Here you have an overview of the beginning of the estate, when he passed away. In the red circles show the accounts that are in debt to the estate, and the blue in credit to the estate. And so the biggest blue shows basically the amount that Jan de Aude's assets were greater than his liabilities, 41,112 pounds, 10 shillings, 5 pence. And remember, the pence mattered because they had to be equally divided.
Here you just have a little line chart showing how and when the nine heirs received their inheritance. This is my version of a financial chart, but it goes over many years. You see that before his death, he owed his children money because he owed his children money for their maternal inheritance, which makes things even worse.
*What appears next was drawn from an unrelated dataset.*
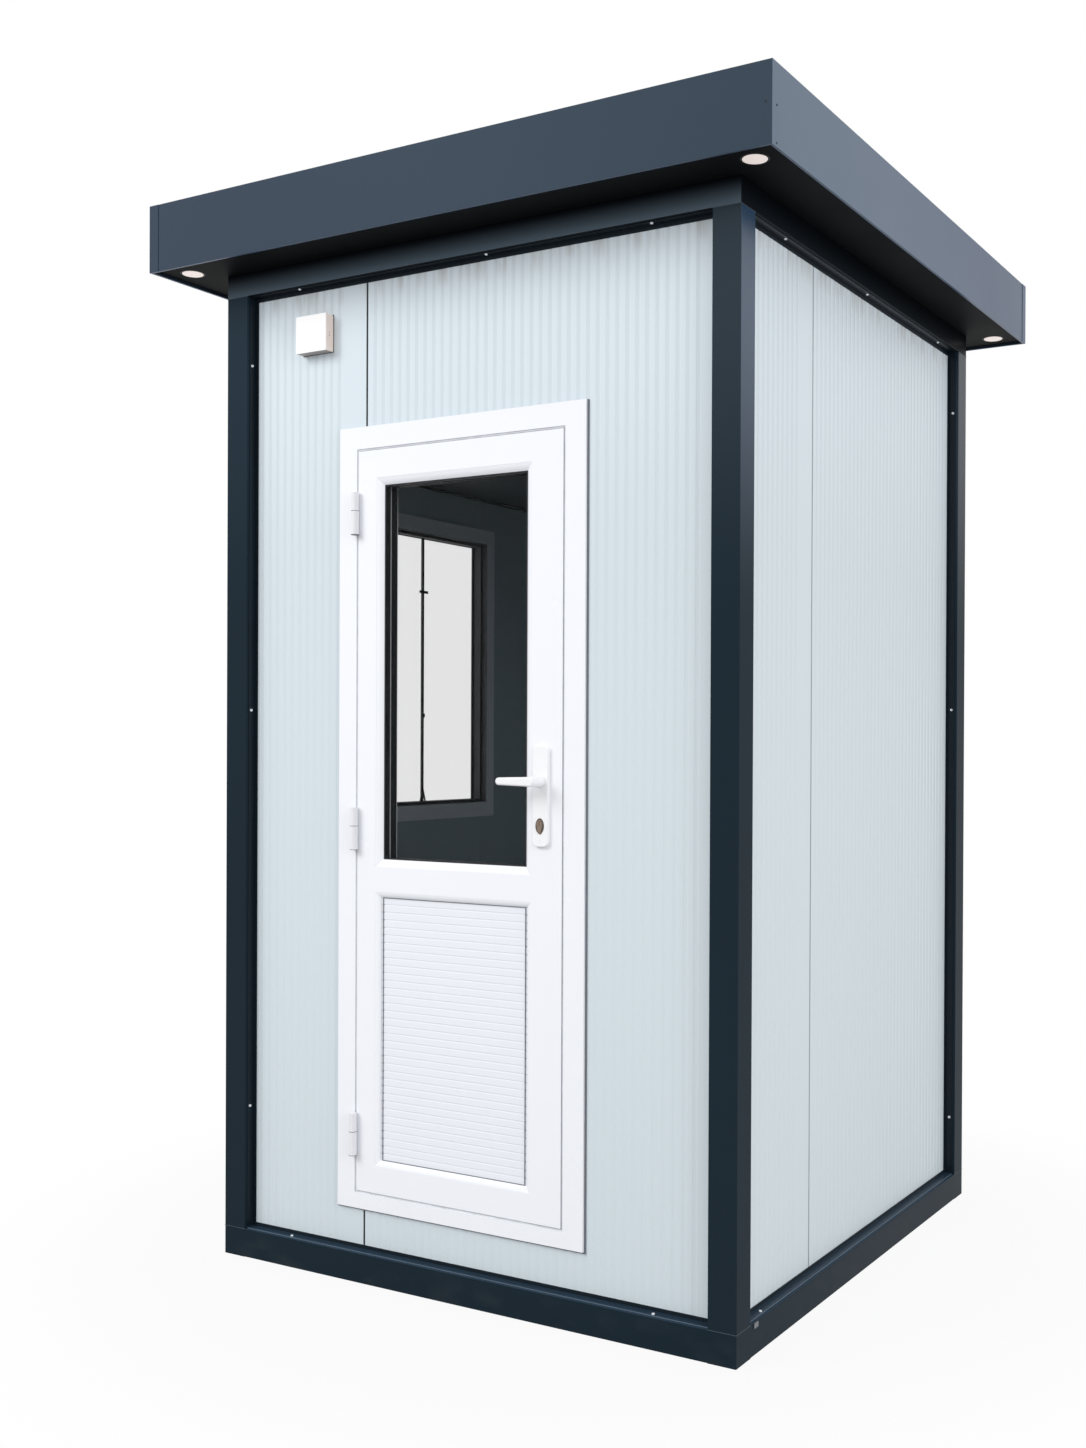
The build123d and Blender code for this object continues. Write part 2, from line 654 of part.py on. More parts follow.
def save_hinges():
    """Three barrel hinges over the gap between the frame and the leaf."""
    x = leaf_edge[0] - LEAF_GAP / 2
    y = door_face - HINGE_BARREL_RADIUS - HINGE_STANDOFF
    up = (Align.CENTER, Align.CENTER, Align.MIN)
    frame_halves = []
    leaf_halves = []
    for height in HINGE_HEIGHTS:
        bottom = height - HINGE_LENGTH / 2
        split = bottom + HINGE_LOWER_SHARE
        upper_bottom = split + HINGE_SPLIT_GAP
        upper_length = HINGE_LENGTH - HINGE_LOWER_SHARE - HINGE_SPLIT_GAP
        lower = Pos(x, y, bottom) * Cylinder(HINGE_BARREL_RADIUS, HINGE_LOWER_SHARE, align=up)
        pin_length = HINGE_LENGTH - HINGE_BARREL_RADIUS
        lower += Pos(x, y, bottom) * Cylinder(HINGE_PIN_RADIUS, pin_length, align=up)
        flag_back = door_face + HINGE_FLAG_DEPTH
        lower += block(leaf_hole[0], leaf_hole[0] + HINGE_FLAG, y, flag_back, bottom, split)
        frame_halves.append(lower)
        upper = Pos(x, y, upper_bottom) * Cylinder(HINGE_UPPER_RADIUS, upper_length, align=up)
        upper += Pos(x, y, upper_bottom) * Cylinder(HINGE_BARREL_RADIUS, HINGE_COLLAR, align=up)
        upper += block(leaf_edge[0] - HINGE_FLAG, leaf_edge[0], y, flag_back, upper_bottom, bottom + HINGE_LENGTH)
        bore = Cylinder(HINGE_PIN_RADIUS + RUNNING_CLEARANCE, pin_length + 1, align=up)
        upper -= Pos(x, y, bottom) * bore
        leaf_halves.append(upper)
    pieces["hinge_frame_halves"] = frame_halves
    pieces["hinge_leaf_halves"] = leaf_halves


def save_window():
    """Fixed window of the left wall: frame with outer flange, inner trim, dark sash with bar, and pane."""
    face = -(panel_face + FLANGE_PROUD)
    back = face + FRAME_DEPTH
    frame_sight = grown(window_flange, -WINDOW_FACE)
    frame = plate(window_flange, face, -panel_face) + plate(window_hole, face, back)
    frame -= plate(frame_sight, face, back)
    trim_back = -inner + WINDOW_TRIM_THICKNESS
    trim = plate(window_flange, -inner, trim_back) - plate(window_hole, -inner, trim_back)
    sash_face = face + WINDOW_SASH_RECESS
    sash_back = sash_face + WINDOW_SASH_DEPTH
    pane_sight = grown(frame_sight, -WINDOW_SASH)
    pane_face = face + WINDOW_PANE_DEPTH
    pane_back = pane_face + WINDOW_PANE_THICKNESS
    sash = plate(frame_sight, sash_face, sash_back) - plate(pane_sight, sash_face, sash_back)
    pane = plate(grown(pane_sight, WINDOW_PANE_GRIP), pane_face, pane_back)
    sash -= pane
    bar_x = WINDOW_BAR_PLACE - WINDOW_BAR / 2
    bar_end = pane_back + WINDOW_BAR_DEPTH
    bar = block(bar_x, bar_x + WINDOW_BAR, pane_back, bar_end, pane_sight[2], pane_sight[3])
    pieces["window_frame"] = turned(frame, LEFT)
    pieces["window_inner_trim"] = turned(trim, LEFT)
    pieces["window_sash"] = turned(sash + bar, LEFT)
    pieces["window_pane"] = turned(pane, LEFT)


def save_lamp():
    """Square wall lamp: housing and front lens."""
    x0 = LAMP_CENTRE - LAMP_WIDTH / 2
    x1 = LAMP_CENTRE + LAMP_WIDTH / 2
    z1 = LAMP_BOTTOM + LAMP_HEIGHT
    front = -panel_face - LAMP_DEPTH
    split = front + LAMP_LENS
    lens = block(x0, x1, front, split, LAMP_BOTTOM, z1)
    pieces["wall_lamp_lens"] = fillet(lens.edges().filter_by(Axis.Y), LAMP_EDGE)
    body = block(x0, x1, split, -panel_face, LAMP_BOTTOM, z1)
    pieces["wall_lamp_body"] = fillet(body.edges().filter_by(Axis.Y), LAMP_EDGE)


def write_all():
    """Write every piece to its own STEP file."""
    os.makedirs("parts", exist_ok=True)
    for name, piece in pieces.items():
        shape = Compound(children=list(piece)) if isinstance(piece, list) else piece
        export_step(shape, "parts/" + name + ".step")


save_base()
save_frame()
save_walls()
save_beads()
save_roof()
save_ceiling()
save_door_frame()
save_door_leaf()
save_furniture()
save_hinges()
save_window()
save_lamp()
write_all()
print(len(pieces), "nodes written")
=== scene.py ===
"""Looks of the security guard booth: finishes, seals, screws, glazing, floor, light and camera.

Metres, +Z up, origin at the middle of the base on the ground. The door wall faces -Y.
"""
import json
import math

import bmesh
import bpy
from mathutils import Matrix, Vector


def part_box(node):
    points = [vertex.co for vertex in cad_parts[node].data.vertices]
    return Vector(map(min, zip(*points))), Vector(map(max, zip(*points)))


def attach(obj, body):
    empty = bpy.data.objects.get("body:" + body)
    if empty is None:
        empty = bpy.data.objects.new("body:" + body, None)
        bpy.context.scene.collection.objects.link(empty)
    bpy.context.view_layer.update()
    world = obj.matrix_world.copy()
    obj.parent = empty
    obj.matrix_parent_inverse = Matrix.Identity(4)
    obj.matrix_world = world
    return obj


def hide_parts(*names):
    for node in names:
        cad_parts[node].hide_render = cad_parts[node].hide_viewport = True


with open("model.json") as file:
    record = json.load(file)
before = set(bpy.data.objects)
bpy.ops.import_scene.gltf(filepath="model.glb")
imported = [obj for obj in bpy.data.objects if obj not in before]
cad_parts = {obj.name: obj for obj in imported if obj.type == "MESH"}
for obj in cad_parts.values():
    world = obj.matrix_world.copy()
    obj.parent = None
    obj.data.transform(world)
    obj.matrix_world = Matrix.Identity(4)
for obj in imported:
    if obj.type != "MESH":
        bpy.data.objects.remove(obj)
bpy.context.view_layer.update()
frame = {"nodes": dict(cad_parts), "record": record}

MM = 0.001

# Camera at the photograph's viewing angle
EYE = Vector((2.2225, -3.6914, 1.3442))
YAW = math.radians(29.714)
PITCH = math.radians(-0.281)
ROLL = math.radians(0.252)
SENSOR = 36.0
PICTURE_HEIGHT = 1448
FOCAL_PIXELS = 1536.58
SHIFT = (-0.07743, 0.01775)

# Colours as linear light
NAVY = (0.0125, 0.0235, 0.034, 1.0)
NAVY_DEEP = (0.0100, 0.0190, 0.028, 1.0)
BAND_NAVY = (0.0110, 0.0245, 0.040, 1.0)
BAND_NAVY_DEEP = (0.0085, 0.0200, 0.034, 1.0)
# Roof band tones painted by place: painted shade at the front's left end, a painted reflection on the right
# face near the corner, painted shade at its far end
BAND_LEFT_SHADE = (0.0005, 0.0090, 0.0245, 1.0)
BAND_NEAR_REFLECTION = (0.0560, 0.0850, 0.1180, 1.0)
BAND_FAR_SHADE = (0.0020, 0.0140, 0.0380, 1.0)
BAND_SHEEN = (0.75, 0.90, 1.0, 1.0)
BAND_BLOOM = (0.45, 0.60, 1.0, 1.0)
POST_HEAD_REFLECTION_BLUE = (0.0115, 0.0250, 0.039, 1.0)
POST_SIDE_REFLECTION_BLUE = (0.020, 0.050, 0.100, 1.0)
BEAM_FOOT_FRONT_LIT = (0.088, 0.120, 0.150, 1.0)
BEAM_FOOT_SIDE_SHADE = (0.0065, 0.0090, 0.0120, 1.0)
BEAM_HEAD_SHADE = (0.0030, 0.0040, 0.0060, 1.0)
SILL_LIT_BLUE = (0.021, 0.040, 0.063, 1.0)
SILL_EDGE_HIGHLIGHT = (0.130, 0.180, 0.235, 1.0)
BEAD_SHADE_BLACK = (0.0055, 0.0095, 0.0140, 1.0)
SOFFIT_SHADE_BLACK = (0.006, 0.007, 0.008, 1.0)
JOINT_LINE = (0.050, 0.066, 0.084, 1.0)
ROAD_DUST = (0.22, 0.20, 0.17, 1.0)
SKIN_GREY = (0.640, 0.715, 0.760, 1.0)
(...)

Then there's a long gap because of the problems that they had, and then at the end, you still see nothing that they didn't become even.
So just one last thing just to show what's possible. This is a network graph, again, showing the accounts and how they're related to each other. So this has obviously gotten me a long way from where I started, but basically I was able to get here because of the skills that I gained by looking into the tidyverse, and that's pretty much what I used in the package.
So thank you for listening, and thank you for having such a great conference.